The Islands Trust is governed by the Islands Trust Act which
- Establishes the corporate bodies of the Islands Trust
- Identifies the Islands Trust Area and the “object” (mandate) of the Islands Trust
- Confers responsibilities and powers on the corporate bodies of the Islands Trust
- Transfers land use planning powers from Regional Districts to Local Trust Committees
- Prohibits a Regional District from adopting bylaws, issuing permits or undertaking work contrary to a Local Trust Committee bylaw
- Establishes the relationship with Island Municipalities
- Guides some governance procedures
- Provides for budget and requisition of taxes
The Islands Trust ‘Object’
The object provides the ‘purpose’ for all Islands Trust corporate bodies.
The object of the Trust is to preserve and protect the Trust Area and its unique amenities and environment for the benefit of the residents of the Trust Area and of British Columbia generally, in cooperation with municipalities, regional districts, improvement districts, other persons and organizations and the government of British Columbia.
All Candidates must take a statutory declaration that the information they have presented is true and correct. The information includes eligibility criteria. This declaration is taken in front of a Commissioner for taking oaths or a statutory officer under the Local Government Act.

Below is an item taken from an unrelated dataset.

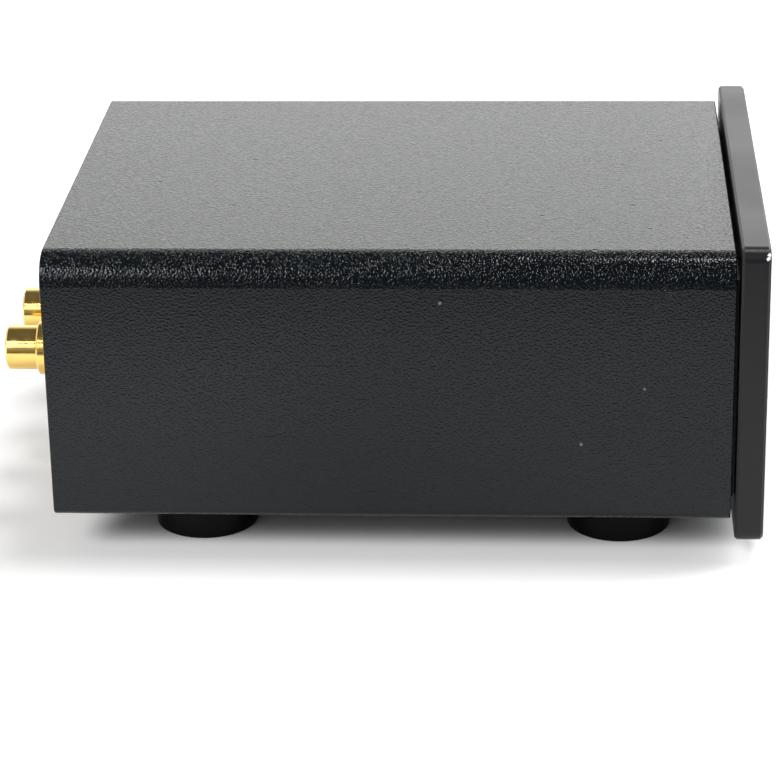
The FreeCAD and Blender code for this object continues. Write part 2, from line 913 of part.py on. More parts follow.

MIRRA would like to thank all who attended the recent all-candidates meeting. There was standing room only, and audience participation was enthusiastic and interesting, generating many excellent questions for the candidates. The purpose of the meeting was to stimulate community discussion of the many issues which face our Island now and in the future; to introduce the candidates to the public at large; and to gain a clearer understanding of the qualification or experience factors presented by each candidate and how those factors may affect the future of our community.
It became clear as the meeting progressed that there was some confusion as to the duties, responsibilities and authority of a Trustee. There was discussion of issues that clearly went beyond the scope of a Trustee’s mandate. To clarify that mandate, we have provided above, the scope and objective of the Islands Trust act, directly from the Islands Trust website.
Trustees may certainly advocate for other issues but they have no direct power or control over such things as roads, drainage, fallow deer control, etc. As an advocate, a Trustee may for example, approach the wildlife branch of our Government to protest the extreme habitat destruction being caused by an escaped foreign species. They may encourage the Government to permit or assist in ultimate solutions to resolve this issue. They cannot impose or direct solutions. Trustees have, over the years, advocated for improved roads, better drainage and many other issues which concern their constituents. Advocacy is a very important and effective tool that when combined with an in-depth working knowledge of the Trust Act, provides valuable service and stability to an Island community.
MIRRA Directors and members feel that a clear understanding of these issues by our elected officials is important to the future security and enjoyment of our Island home. Be sure to vote for the candidates of your choice, and when making your decision please consider all of the areas of duties and responsibility that your candidates will be charged with. Voters can ponder the effects of voting for a single issue as opposed to making choices that may best represent the community as a whole.
Mayne Island is facing multiple challenges during the next term of the new Trustees and voters should consider amongst other things, those candidates with the most beneficial life experience, a working knowledge of the Islands Trust Act and/or the broadest based Island experience.
Mayne Islanders roots are anchored deep in the community’s past. It is a special and honoured history and legacy to be preserved and protected equally side by side with the preserve and protect objects of the Trust Act which we inherit and covet generation to generation.
With a tradition of productive and civil discourse our community can take pride in the level of active and open participation in its governance affairs. This is not always the situation elsewhere, as we see in recent news reports of civic upheaval, but Mayne Island has always been a better alternative. The recent all-candidates meeting presented a model of civility where ideas, questions and criticisms were freely exchanged so that we might rediscover where the balance lay in our community. We trust that this attitude will carry forward into all of our future endeavours and we thank the community for the outstanding attendance at this important event.